There were 2 main things I struggled with in this book: the historical infodumps, and the characters. The truth (or not) of the historical info didn't bother me, but the frequent history dumps did bother me. For me, it totally killed the pacing of the book. Having not read this subgenre before, I'm not sure if this is typical or not. I plan to read a James Rollins books soon-ish for a comparison. It seemed like every time the pace picked up, and I started feeling the tension build, it would get interrupted by a history lesson. Bummer. Again I was intrigued by the plot, and liked how it revolved around Columbus. I just wish the history elements had been worked in without feeling like it was constantly interrupting the story.

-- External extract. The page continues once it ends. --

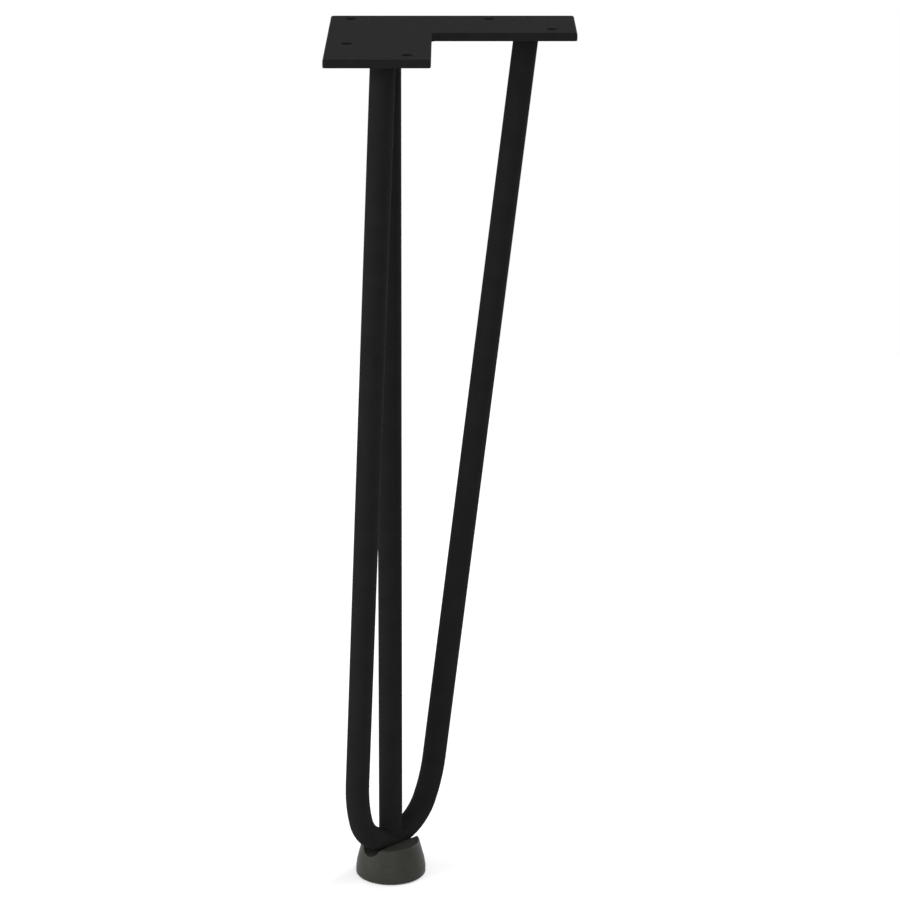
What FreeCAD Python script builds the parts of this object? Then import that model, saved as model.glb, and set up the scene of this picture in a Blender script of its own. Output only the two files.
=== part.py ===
import FreeCAD, Part
import Sketcher
import math
import os

# A three-rod hairpin table leg: an L-shaped mounting plate, a U-bent rod and a straight rod
# welded under it, and a moulded foot that cradles the bend.
# The origin lies on the plate's top face, straight above the foot. +Z is up, +X runs along
# the rear arm of the plate and -Y along its front arm. All sizes are in millimetres, and
# seat_weld_turn and bend_half_angle are in degrees.
# Insets are measured inwards from the plate's outer edges, or from an arm's end or inner edge.
# cope_rise is the height of the straight rod's end over the bend's centreline before it is coped.
SIZES = {
    "leg_height": 448.0,
    "plate_length": 120.0,
    "arm_width": 50.0,
    "plate_thickness": 4.0,
    "inner_corner_radius": 2.5,
    "outer_corner_radius": 1.5,
    "top_edge_round": 1.0,
    "under_edge_bevel": 0.3,
    "screw_hole_diameter": 5.4,
    "hole_edge_inset": 10.0,
    "hole_mid_reach": 78.0,
    "hole_end_inset": 12.0,
    "hole_inner_inset": 11.0,
    "rod_diameter": 12.2,
    "rod_side_inset": 27.5,
    "rod_end_inset": 24.0,
    "straight_rod_inset": 29.0,
    "bend_radius": 24.5,
    "shoulder_radius": 80.0,
    "bend_half_angle": 70.0,
    "cope_rise": 2.5,
    "weld_leg": 2.0,
    "weld_height": 3.0,
    "seat_weld_leg": 2.6,
    "seat_weld_depth": 4.5,
    "seat_weld_turn": 80.0,
    "foot_inset": 27.7,
    "foot_diameter": 36.4,
    "foot_top_diameter": 30.0,
    "foot_height": 18.0,
    "foot_waist_height": 4.0,
    "foot_shoulder_height": 8.0,
    "foot_shoulder_drop": 0.6,
    "sole_bevel": 0.8,
    "rim_bevel": 0.4,
    "saddle_floor": 13.5,
    "saddle_clearance": 0.2,
}

# The leg is symmetric about the plate's diagonal, so the rods and the foot are drawn in frames
# turned by this angle about +Z: X along the bend, -Y from the plate's corner outwards.
DIAGONAL = 45.0

# Points closer together than this, in millimetres, count as one.
TOLERANCE = 1e-6

# Expressions shared by the pieces
ROD_RADIUS = "Sizes.rod_diameter / 2"
AXIS_HEIGHT = "(Sizes.saddle_floor + Sizes.rod_diameter / 2)"
ROD_RISE = f"(Sizes.leg_height - Sizes.plate_thickness - {AXIS_HEIGHT})"
ROD_END = "(Sizes.plate_length - Sizes.rod_end_inset)"
HALF_SPAN = f"(({ROD_END} - Sizes.rod_side_inset) / sqrt(2))"
ROD_RUN = f"(({ROD_END} + Sizes.rod_side_inset) / sqrt(2) - Sizes.foot_inset * sqrt(2))"
STRAIGHT_RUN = "((Sizes.straight_rod_inset - Sizes.foot_inset) * sqrt(2))"
LEAN = f"atan({ROD_RUN} / {ROD_RISE})"

doc = FreeCAD.newDocument("HairpinLeg")


def fill_sheet():
    """Put every driving size in a spreadsheet cell named after it."""
    sheet = doc.addObject("Spreadsheet::Sheet", "Sizes")
    for row, (name, size) in enumerate(SIZES.items(), 1):
        sheet.set(f"A{row}", name)
        sheet.set(f"B{row}", str(size))
        sheet.setAlias(f"B{row}", name)
    doc.recompute()
    return sheet


sizes = fill_sheet()


def value(expression):
    """The number that an expression of the sheet's sizes gives."""
    return float(sizes.evalExpression(expression.replace("Sizes.", "")))


def new_body(name, angle=0.0):
    """An empty body turned about +Z; its base point is bound by the caller."""
    body = doc.addObject("PartDesign::Body", name)
    body.Label = name
    turn = FreeCAD.Rotation(FreeCAD.Vector(0, 0, 1), angle)
    body.Placement = FreeCAD.Placement(FreeCAD.Vector(0, 0, 0), turn)
    return body


def plane(body, role):
    """One of the body's own origin planes, such as XY_Plane."""
    return next(f for f in body.Origin.OriginFeatures if f.Role == role)


def new_sketch(body, role, name):
    """An empty sketch on one of the body's origin planes."""
    sketch = body.newObject("Sketcher::SketchObject", name)
    sketch.AttachmentSupport = (plane(body, role), [""])
    sketch.MapMode = "FlatFace"
    return sketch


def dimension(sketch, kind, name, expression, *geometry):
    """A named sketch dimension that follows an expression of the sheet's sizes."""
    number = value(expression)
    if kind == "Angle":
        number = math.radians(number)
    index = sketch.addConstraint(Sketcher.Constraint(kind, *geometry, number))
    sketch.renameConstraint(index, name)
    unit = " * 1 deg" if kind == "Angle" else ""
    sketch.setExpression(f"Constraints.{name}", expression + unit)


def closed_outline(sketch, points):
    """Straight lines through the points and back to the first, joined at their ends."""
    vectors = [FreeCAD.Vector(x, y, 0) for x, y in points]
    count = len(vectors)
    for index in range(count):
        sketch.addGeometry(Part.LineSegment(vectors[index], vectors[(index + 1) % count]), False)
    for index in range(count):
        sketch.addConstraint(Sketcher.Constraint("Coincident", index, 2, (index + 1) % count, 1))


def edges_where(feature, test):
    """Names of the feature's edges for which the test holds."""
    edges = feature.Shape.Edges
    return [f"Edge{number}" for number, edge in enumerate(edges, 1) if test(edge)]


def is_upright(edge):
    """True for a straight edge along Z."""
    start, end = edge.Vertexes[0].Point, edge.Vertexes[-1].Point
    sideways = math.hypot(start.x - end.x, start.y - end.y)
    return sideways < TOLERANCE and abs(start.z - end.z) > TOLERANCE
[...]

Second, I didn't really care about any of the characters. There are a few POV characters, so it was nice to get several angles on the story. Unfortunately, I connected with none of them. The main character, Tom, seems to be the guy we should like. But the story opens with him attempting suicide. As the story unfolds, we found out the truth about his past. But since I was so apathetic to him, I had trouble finding much sympathy for him. I couldn't find anything likeable to grab onto in any of the characters. Thus, while I enjoyed how the different POV characters shed light on the story, I wasn't looking forward to the POV switch to any particular character. In other words, the only thing I had to look forward to was watching the story onfold. Yeah, that is an important element of enjoying a book, but equally important is enjoying the journey with characters you come to care about it. And that was missing for me.
I hate that this review sounds so negative, as I did enjoy it somewhat...and would classify it as an ok read. It just had the potential to be so much more. I think I could have overlooked the history dumps, if I had cared about any of the characters. I will say that I appear to be in the minority on this one so far, as the book has a 4.3 average on Amazon thus far. If you visit the author's page for the book here, there is a link for an extract and you can see what you think.
EDIT: Ignore the "what is fact or fiction" stuff mentioned above. If I had just flipped a couple of more screens on my Kindle, I would have noticed the author had included an entire section devoted to what is true and what is fiction. No idea how I could have missed that.